Chili (Dried Chili, Chili Powder, Chili Oil, Capsicum Extract)
Chili delivers both heat and the characteristic red-orange color of latiao. Brands use different chili formats:
- Whole dried chili / chili flakes: visible in the oil, common in Mala Prince and Hunan-style products
- Chili powder: evenly distributed through the dough or oil coating, common in mass-market products
- Chili oil (pre-infused): oil that has been heated with chili and spices before being applied to the strips
- Capsicum extract / oleoresin: used by some industrial producers for consistent heat and color
The actual heat level varies enormously — from barely-there mild to genuinely numbing. The How Spicy Is Latiao? page breaks down heat levels by brand.
Vegetable Oil (Soybean Oil, Rapeseed Oil, Palm Oil)

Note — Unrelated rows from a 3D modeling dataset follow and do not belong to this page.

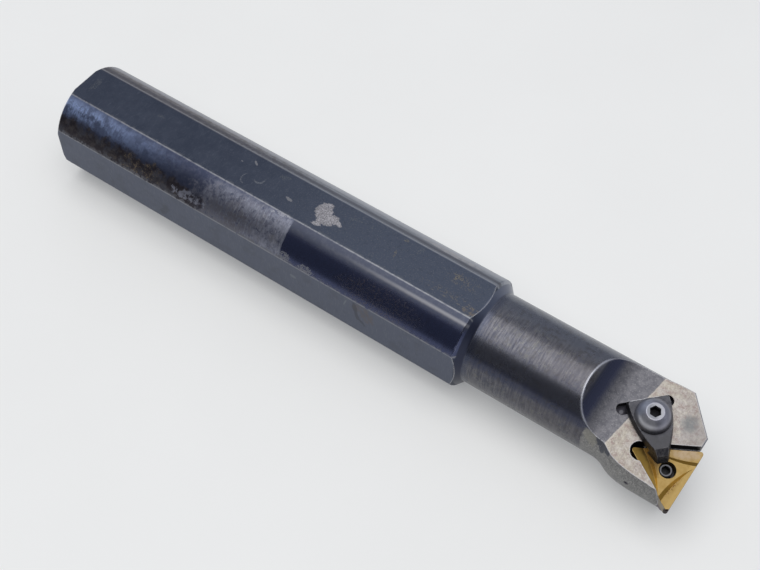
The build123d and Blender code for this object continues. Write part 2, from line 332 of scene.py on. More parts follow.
# %% Where things are on the bar
class BarPlaces:
    """The measures that the bar's zones are laid out by, in mm and degrees."""

    def __init__(self, recipe):
        self.recipe = recipe
        self.place = place_mm(recipe)
        self.face = facing(recipe)
        self.x, self.y, self.z = (axis_of(self.place, n) for n in "XYZ")
        self.forward, self.across, self.above = pocket_places(self.place)
        self.face_up = axis_of(self.face, "Z")
        self.face_near = -axis_of(self.face, "Y")
        self.face_rear = -axis_of(self.face, "X")
        radians = recipe.node("ShaderNodeMath", {"operation": "ARCTAN2"}, {0: self.z, 1: -self.y})
        self.turn = math.degrees(1.0) * radians
        self.blotch = grain(self.place, 5.0, 5.0, 0.62)
        self.mottle = grain(self.place, 1.6, 5.0, 0.65)
        self.fine = grain(self.place, 0.45, 3.0, 0.65)
        self.ragged = (grain(self.place, 1.8, 6.0, 0.68) - 0.5) * 3.0
        self.rings = grain(self.place, 0.4, 5.0, 0.75, (1.0, 14.0, 14.0))
        self.drawn = grain(self.place, 0.3, 3.0, 0.6, (26.0, 1.0, 1.0))
        self.scores = grain(self.place, 0.4, 3.0, 0.65, (1.0, 6.0, 6.0))
        self.smears = grain(self.place, 1.0, 4.0, 0.65, (0.7, 3.0, 3.0))
        self.mill_marks = grain(self.place, 0.45, 4.0, 0.65, (1.0, 12.0, 4.0))
        scratches = largest(self.strokes(31.0), largest(self.strokes(-52.0), self.strokes(8.0)))
        self.scratches = scratches * between(self.blotch, 0.42, 0.60) * between(self.mottle, 0.35, 0.55)
        self.rear_end = between(self.face_rear, 0.85, 0.92) * between(self.x, 5.0, 3.0)
        self.shank = between(self.x, 166.9, 166.5) * (1.0 - self.rear_end)
        self.top_flat = between(self.face_up, 0.975, 0.99) * self.shank
        self.near_flat = between(self.face_near, 0.975, 0.99) * self.shank
        self.far_flat = between(self.face_near, -0.975, -0.99) * self.shank
        strip = between(self.turn, 21.6, 23.6) * between(self.turn, 68.4, 66.4)
        self.near_strip = strip * self.shank * (1.0 - self.top_flat) * (1.0 - self.near_flat)

    def strokes(self, turn):
        """Short thin strokes that run one way across the flats, 1 on a stroke."""
        cosine, sine = math.cos(math.radians(turn)), math.sin(math.radians(turn))
        height = self.y + self.z
        turned = self.recipe.node(
            "ShaderNodeCombineXYZ",
            values={"X": self.x * cosine + height * sine, "Y": height * cosine - self.x * sine, "Z": turn},
        )
        return between(grain(turned, 0.24, 3.0, 0.6, (11.0, 1.0, 1.0)), 0.65, 0.74)


# %% [markdown]
# Black oxide is a thin dark skin on ground steel. It is a matte slate on the flats, a deep glossy navy
# where the round was polished, and it goes brown and bare where hands, holders and damp have been.

# %% Black oxide of the flats
def lay_flats(coat, bar):
    coat.lay(bar.top_flat * between(bar.x, 60.0, 130.0), (0.064, 0.077, 0.110))
    speckle = between(bar.fine, 0.60, 0.70) * between(bar.x, 60.0, 140.0, 0.35, 0.8)
    coat.lay(bar.top_flat * speckle, (0.10, 0.112, 0.145))
    coat.vary(
        bar.top_flat,
        (bar.scores, 0.56, 0.70, 0.45, (0.085, 0.098, 0.13)),
        (bar.mottle, 0.52, 0.66, 0.4, (0.045, 0.055, 0.080)),
    )
    coat.lay(bar.near_flat, (0.102, 0.116, 0.160), 0.50)
    coat.vary(
        bar.near_flat,
        (bar.scores, 0.5, 0.7, 0.6, (0.142, 0.156, 0.195)),
        (bar.blotch, 0.48, 0.66, 0.5, (0.082, 0.092, 0.120)),
        (bar.mottle, 0.6, 0.72, 0.35, (0.11, 0.115, 0.10)),
    )
    coat.lay(bar.top_flat * bar.scratches * between(bar.x, 20.0, 90.0, 0.2, 0.6), (0.16, 0.17, 0.185))
    coat.lay(bar.near_flat * bar.scratches * 0.4, (0.20, 0.21, 0.23))


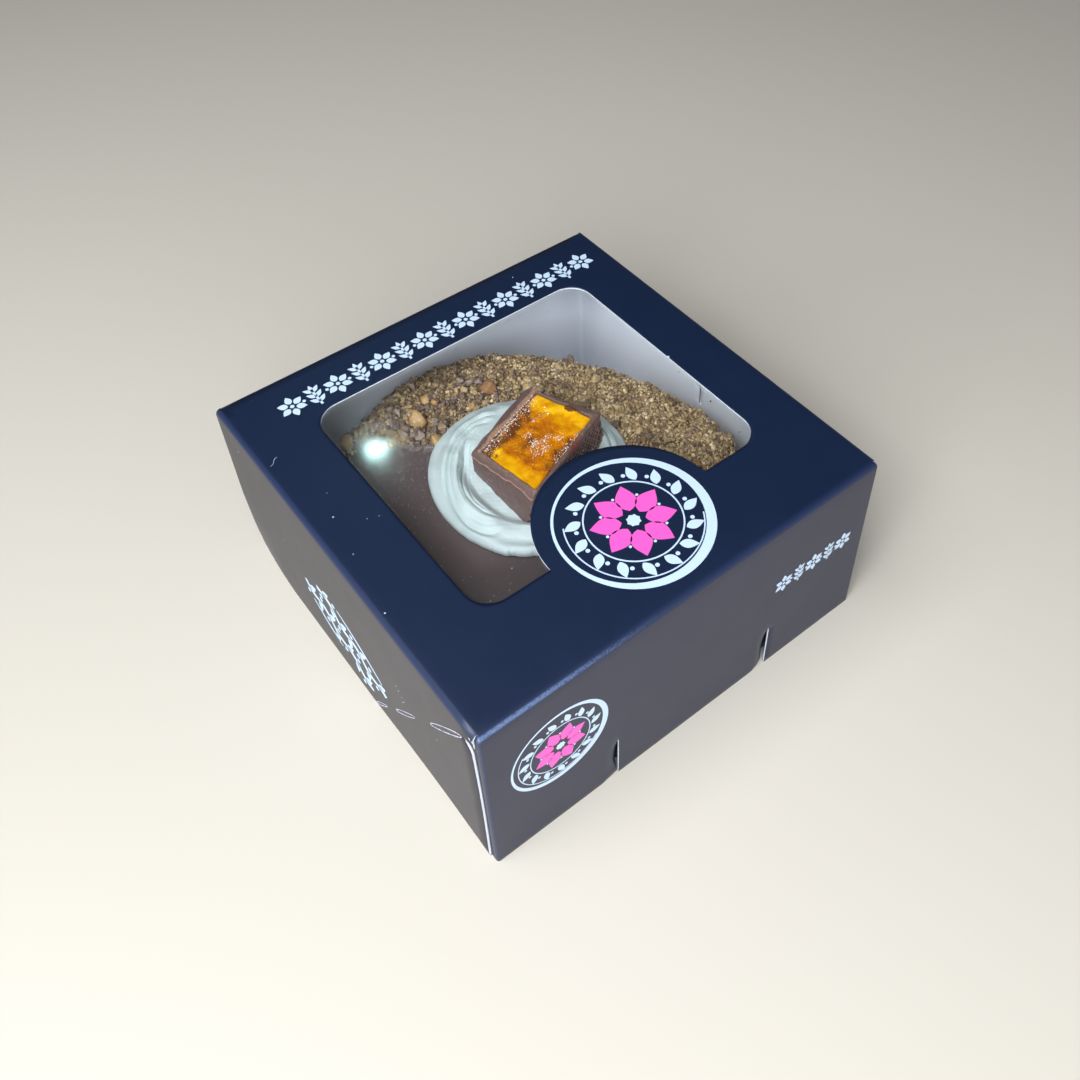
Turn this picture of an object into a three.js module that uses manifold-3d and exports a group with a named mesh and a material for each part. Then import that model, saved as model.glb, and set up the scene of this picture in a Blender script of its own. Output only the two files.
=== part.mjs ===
// A shut, windowed paperboard carton with one large topped doughnut inside.
// Millimetres. +X is to the right, the front wall faces -Y, +Z is up.
// The origin is on the ground, under the middle of the carton.
import * as THREE from 'three';
import { mergeVertices } from 'three/addons/utils/BufferGeometryUtils.js';
import Module from 'manifold-3d';

const wasm = await Module();
wasm.setup();

// ---- carton ----
const cartonWidth = 120;          // outside, along X and along Y
const cartonHeight = 57.5;
const boardThickness = 0.6;
const slipGap = 0.4;              // between the lid and the tray that it covers
const foldRadius = 1.5;           // rounding of the lid's folds
const lidLift = 0.4;              // the lid's walls end this far above the ground
const frontSetback = 3.2;         // tray's front wall, behind the lid's front wall

// ---- window in the lid's top panel ----
const windowLeft = -41.6;
const windowRight = 43.9;
const windowBack = 41.2;
const windowFront = -35.0;
const windowCorner = 7;
const tabCentreX = 0.8;           // round tab that reaches into the window from its front edge
const tabRadius = 23.5;
const filmThickness = 0.25;
const filmMargin = 6;             // glued round the window, under the board

// ---- two lock slits in the lid's front wall ----
const slitPlaces = [-22.8, 27.0];
const slitHeight = 16.5;
const slitWidth = 0.5;

// ---- doughnut ----
const doughnutRadius = 56.0;
const doughnutStretch = 1.9;      // longer from back left to front right by twice this
const doughnutCentre = [0.4, 1.4];
const doughnutEdge = 24;          // how far in the rounded side reaches
const doughnutTop = 41.6;
const doughnutWidest = 19;        // height of the widest line
const doughnutSquareness = 2.5;   // 2 is an ellipse, more is a squarer side

// ---- whipped cream, piped in a low spiral ----
const creamCentre = [-1.4, 2.2];
const creamRadius = 27.2;
const creamBand = 6.4;            // width of one turn of the piped rope
const creamHeight = 6.6;
const creamGroove = 0.3;          // depth of the groove between turns, as a share of the height

// ---- chunk of honeycomb in chocolate, pressed into the cream ----
const chunkCentre = [0.6, 1.2];
const chunkLength = 29;
const chunkWidth = 19.5;
const chunkTurn = 22;             // degrees about Z
const chunkTop = 54.3;
const chunkTilt = 2.4;            // the front left end stands this much higher than the back right
const chunkBottom = 45.2;
const chunkFlare = [1.2, 3.6];    // the foot is wider, along the length and on the back side
const coatThickness = 1.8;
const coatRim = 0.5;              // the coat stands this far above the honeycomb
const partGap = 0.3;

// A closed geometry as a solid for joining and cutting.
function solid(geometry) {
  const bare = geometry.index ? geometry.toNonIndexed() : geometry.clone();
  for (const name of Object.keys(bare.attributes)) {
    if (name !== 'position') bare.deleteAttribute(name);
  }
  const merged = mergeVertices(bare, 1e-4);
  return new wasm.Manifold(new wasm.Mesh({
    numProp: 3,
    vertProperties: new Float32Array(merged.attributes.position.array),
    triVerts: new Uint32Array(merged.index.array),
  }));
}

function geometryOf(body) {
  const mesh = body.getMesh();
  const geometry = new THREE.BufferGeometry();
  geometry.setAttribute('position', new THREE.BufferAttribute(new Float32Array(mesh.vertProperties), 3));
  geometry.setIndex(new THREE.BufferAttribute(new Uint32Array(mesh.triVerts), 1));
  geometry.computeVertexNormals();
  return geometry;
}

function block(low, high) {
  const size = high.map((value, axis) => value - low[axis]);
  const middle = high.map((value, axis) => (value + low[axis]) / 2);
  return new THREE.BoxGeometry(...size).translate(...middle);
}

// A rectangle with round corners, from its left, right, front and back sides.
function roundedRectangle(left, right, front, back, corner) {
  const outline = new THREE.Shape();
  outline.moveTo(left + corner, front);
  outline.lineTo(right - corner, front);
  outline.absarc(right - corner, front + corner, corner, -Math.PI / 2, 0, false);
  outline.absarc(right - corner, back - corner, corner, 0, Math.PI / 2, false);
  outline.absarc(left + corner, back - corner, corner, Math.PI / 2, Math.PI, false);
  outline.absarc(left + corner, front + corner, corner, Math.PI, Math.PI * 1.5, false);
  return outline;
}

// A block with rounded top edges. It runs on below the ground and past the carton's back.
function foldedBlock(half, radius, top) {
  const spare = 10;
  const side = half - radius;
  const geometry = new THREE.ExtrudeGeometry(roundedRectangle(-side, side, -side, half + spare, 0.2), {
    depth: top + spare - 2 * radius,
    bevelEnabled: true,
    bevelThickness: radius,
    bevelSize: radius,
    bevelSegments: 3,
    curveSegments: 3,
  });
  return geometry.translate(0, 0, radius - spare);
}

// The window's outline, grown on every side.
function windowOutline(grow) {
  return roundedRectangle(
    windowLeft - grow,
    windowRight + grow,
    windowFront - grow,
    windowBack + grow,
    windowCorner + grow,
  );
}

function slab(outline, bottom, top, curveSegments) {
  const geometry = new THREE.ExtrudeGeometry(outline, {
    depth: top - bottom,
    bevelEnabled: false,
    curveSegments,
  });
  return geometry.translate(0, 0, bottom);
}

// The lid: top panel with its window, front wall with two slits, and two side walls.
function cartonLid() {
  const half = cartonWidth / 2;
  const panelUnder = cartonHeight - boardThickness;
  const backEnd = half - boardThickness / 2;
  const outer = solid(foldedBlock(half, foldRadius, cartonHeight));
  const inner = solid(foldedBlock(half - boardThickness, foldRadius - boardThickness, panelUnder));
  const past = 20;
  let lid = outer.subtract(inner);
  lid = lid.subtract(solid(block([-half - 1, -half - 1, -past], [half + 1, half + past, lidLift])));
  lid = lid.subtract(solid(block([-half - 1, backEnd, -past], [half + 1, half + past, cartonHeight + 1])));
  const tabDisc = new THREE.CylinderGeometry(tabRadius, tabRadius, past, 40).rotateX(Math.PI / 2);
  const window = solid(slab(windowOutline(0), panelUnder - 1, cartonHeight + 1, 6))
    .subtract(solid(tabDisc.translate(tabCentreX, windowFront, cartonHeight)));
  lid = lid.subtract(window);
  for (const place of slitPlaces) {
    const low = [place - slitWidth / 2, -half - 1, -1];
    const high = [place + slitWidth / 2, -half + boardThickness + 1, slitHeight];
    lid = lid.subtract(solid(block(low, high)));
  }
  return geometryOf(lid);
}

function windowFilm() {
  const top = cartonHeight - boardThickness - 0.1;
  return slab(windowOutline(filmMargin), top - filmThickness, top, 4);
}

// The tray under the lid: a floor, three walls inside the lid's walls, and the back wall.
function cartonTray() {
  const half = cartonWidth / 2;
  const side = half - boardThickness - slipGap;
  const front = -half + frontSetback;
  const wallTop = cartonHeight - boardThickness - slipGap;
  const outer = solid(block([-side, front, 0], [side, half, wallTop]));
  const inner = solid(block(
    [-side + boardThickness, front + boardThickness, boardThickness],
    [side - boardThickness, half - boardThickness, cartonHeight],
  ));
  return geometryOf(outer.subtract(inner));
}

// A closed body of rings about the Z axis: each ring gives a radius and a height at an angle.
function ringedBody(rings, segments, bottomHeight, topHeight) {
  const points = [0, 0, bottomHeight];
  for (const ring of rings) {
    for (let segment = 0; segment < segments; segment += 1) {
      const angle = (segment / segments) * Math.PI * 2;
      const { radius, height } = ring(angle);
      points.push(radius * Math.cos(angle), radius * Math.sin(angle), height);
    }
  }
  points.push(0, 0, topHeight);
  const last = points.length / 3 - 1;
  const faces = [];
  for (let segment = 0; segment < segments; segment += 1) {
    const next = (segment + 1) % segments;
    faces.push(0, 1 + next, 1 + segment);
    for (let ring = 0; ring < rings.length - 1; ring += 1) {
      const here = 1 + ring * segments;
      const above = here + segments;
      faces.push(here + segment, here + next, above + next);
      faces.push(here + segment, above + next, above + segment);
    }
    const topRing = 1 + (rings.length - 1) * segments;
    faces.push(topRing + segment, topRing + next, last);
  }
  const geometry = new THREE.BufferGeometry();
  geometry.setAttribute('position', new THREE.Float32BufferAttribute(points, 3));
  geometry.setIndex(faces);
  return geometry;
}

// The doughnut is one solid: its filled middle is hidden under the cream.
function doughnut() {
  const floorTop = boardThickness + partGap;
  const sideSteps = 22;
  const rings = [];
  for (let step = 0; step <= sideSteps; step += 1) {
    const turn = (step / sideSteps - 0.5) * Math.PI;
    const reach = Math.abs(Math.cos(turn)) ** (2 / doughnutSquareness);
    const climb = Math.abs(Math.sin(turn)) ** (2 / doughnutSquareness);
    const height = turn > 0
      ? doughnutWidest + (doughnutTop - doughnutWidest) * climb
      : doughnutWidest - (doughnutWidest - floorTop) * climb;
    rings.push((angle) => {
      const outline = doughnutRadius - doughnutStretch * Math.sin(2 * angle);
      return { radius: outline - doughnutEdge * (1 - reach), height };
    });
  }
  return ringedBody(rings, 60, floorTop, doughnutTop);
}

// Height of the piped cream above its foot, at a distance and an angle from its middle.
function creamRelief(distance, angle, radius) {
  const turns = (radius - distance) / creamBand + angle / (Math.PI * 2);
  const rope = Math.abs(Math.sin(turns * Math.PI)) ** 0.6;
  const outer = Math.min(1, (radius - distance) / (creamBand * 0.5));
  const shoulder = Math.sqrt(Math.max(0, 1 - (1 - outer) ** 2));
  const rise = 0.78 + 0.22 * (1 - distance / radius);
  return creamHeight * rise * shoulder * (1 - creamGroove * (1 - rope));
}

function creamSwirl() {
  const foot = doughnutTop + partGap;
  const segments = 72;
  const ringSteps = 15;
  const rim = (angle) => creamRadius + 0.5 * Math.sin(3 * angle + 1) + 0.35 * Math.sin(5 * angle);
  const rings = [(angle) => ({ radius: rim(angle) - 1.2, height: foot })];
  for (let step = 0; step < ringSteps; step += 1) {
    const share = 1 - step / ringSteps;
    rings.push((angle) => {
      const radius = rim(angle);
      const distance = radius * share;
      const lip = step === 0 ? 1.1 : 0;
      return { radius: distance, height: foot + Math.max(lip, creamRelief(distance, angle, radius)) };
    });
  }
  const top = foot + creamRelief(0, 0, creamRadius);
  const rope = ringedBody(rings, segments, foot, top).translate(creamCentre[0], creamCentre[1], 0);
  return geometryOf(solid(rope).subtract(solid(chunkBlock(-partGap, 0, 20))));
}

// The chunk's block, a box with a wider foot, turned and tilted in its place.
// inset draws its sides and foot in, lowered lowers its top, raised lifts its top.
function chunkBlock(inset, lowered, raised) {
  const geometry = new THREE.BoxGeometry(1, 1, 1);
  const position = geometry.attributes.position;
  const turn = THREE.MathUtils.degToRad(chunkTurn);
  for (let index = 0; index < position.count; index += 1) {
    const along = Math.sign(position.getX(index));
    const across = Math.sign(position.getY(index));
    const isTop = position.getZ(index) > 0;
    const footLength = isTop ? 0 : chunkFlare[0];
    const footBack = isTop || across < 0 ? 0 : chunkFlare[1];
    const x = along * (chunkLength / 2 + footLength - inset);
    const y = across * (chunkWidth / 2 - inset) + footBack;
    const tilt = -along * chunkTilt / 2 - across * chunkTilt / 4;
    const z = isTop ? chunkTop + tilt - lowered + raised : chunkBottom + inset;
    position.setXYZ(
      index,
      chunkCentre[0] + x * Math.cos(turn) - y * Math.sin(turn),
      chunkCentre[1] + x * Math.sin(turn) + y * Math.cos(turn),
      z,
    );
  }
  return geometry;
}

function chocolateCoat() {
  const hollow = solid(chunkBlock(coatThickness, 0, 20));
  return geometryOf(solid(chunkBlock(0, 0, 0)).subtract(hollow));
}

function honeycombCore() {
  return chunkBlock(coatThickness + partGap, coatRim, 0);
}

function piece(name, geometry, color, roughness) {
  const mesh = new THREE.Mesh(geometry, new THREE.MeshStandardMaterial({ color, roughness, metalness: 0 }));
  mesh.name = name;
  return mesh;
}

const group = new THREE.Group();
group.add(piece('carton_tray', cartonTray(), 0xdcdce4, 0.7));
group.add(piece('carton_lid', cartonLid(), 0x222e4d, 0.4));
const film = piece('window_film', windowFilm(), 0xdfe8ee, 0.05);
film.material.transparent = true;
film.material.opacity = 0.25;
group.add(film);
const treat = piece('doughnut', doughnut(), 0x55463f, 0.5);
treat.position.set(doughnutCentre[0], doughnutCentre[1], 0);
group.add(treat);
group.add(piece('cream_swirl', creamSwirl(), 0xdae8e6, 0.6));
group.add(piece('chocolate_coat', chocolateCoat(), 0x6b5049, 0.45));
group.add(piece('honeycomb_core', honeycombCore(), 0xe39a1c, 0.35));

export default group;
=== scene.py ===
import contextlib
import math

import bmesh
import bpy
import numpy as np
from mathutils import Matrix, Vector


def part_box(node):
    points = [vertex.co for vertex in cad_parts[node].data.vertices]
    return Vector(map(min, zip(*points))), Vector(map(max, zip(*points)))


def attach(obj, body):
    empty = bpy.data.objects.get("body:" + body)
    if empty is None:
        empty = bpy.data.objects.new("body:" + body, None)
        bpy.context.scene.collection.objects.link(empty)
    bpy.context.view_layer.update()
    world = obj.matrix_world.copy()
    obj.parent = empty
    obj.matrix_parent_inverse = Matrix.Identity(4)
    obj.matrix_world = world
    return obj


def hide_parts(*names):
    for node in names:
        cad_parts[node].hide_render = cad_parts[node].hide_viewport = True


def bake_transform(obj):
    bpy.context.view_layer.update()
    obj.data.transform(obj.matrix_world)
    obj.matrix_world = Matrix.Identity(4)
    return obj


# A windowed paperboard carton with one topped doughnut. Lengths here are millimetres.
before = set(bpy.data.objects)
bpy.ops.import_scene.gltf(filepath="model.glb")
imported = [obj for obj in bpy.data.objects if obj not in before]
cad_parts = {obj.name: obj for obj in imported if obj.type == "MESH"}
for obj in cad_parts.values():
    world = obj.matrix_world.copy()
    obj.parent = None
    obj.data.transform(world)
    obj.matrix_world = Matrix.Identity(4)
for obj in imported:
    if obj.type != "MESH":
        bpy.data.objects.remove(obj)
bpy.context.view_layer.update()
mm = 0.001
diagonal = math.sqrt(0.5)


def nodeBox(name):
    low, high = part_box(name)
    return np.array(low) / mm, np.array(high) / mm


lidHigh = nodeBox("carton_lid")[1]
trayLow, trayHigh = nodeBox("carton_tray")
filmLow, filmHigh = nodeBox("window_film")
doughLow, doughHigh = nodeBox("doughnut")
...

Oil serves three functions in latiao:
- Flavor carrier: chili, Sichuan peppercorn, and spice compounds are fat-soluble — the oil extracts and delivers them
- Texture and gloss: the surface oil gives latiao its signature shiny, appetizing appearance
- Mouthfeel: the oil content (typically 18–28% by weight) contributes to the rich, satisfying mouthfeel
The oil type varies by brand and region. Soybean oil is the most common in Chinese-manufactured latiao. Some premium brands use rapeseed oil (菜籽油) for a nuttier aroma. Palm oil appears in some export-focused products for shelf stability.
Salt and Sugar
Salt and sugar form the savory-sweet backbone of latiao's flavor. The ratio varies by brand:
- Salt-dominant (Mala Prince, some Hunan styles): sharper, more savory, the chili hits first
- Sugar-balanced (Weilong, most mainstream): a noticeable sweetness rounds out the heat, making it more approachable for first-time eaters
- Low-sugar (niche, regional): relies on umami and chili for flavor depth with minimal sweetness
Sodium content in latiao is significant — a typical 100g bag can contain 800–1,500mg of sodium. If you are monitoring sodium intake, check the nutrition panel before buying.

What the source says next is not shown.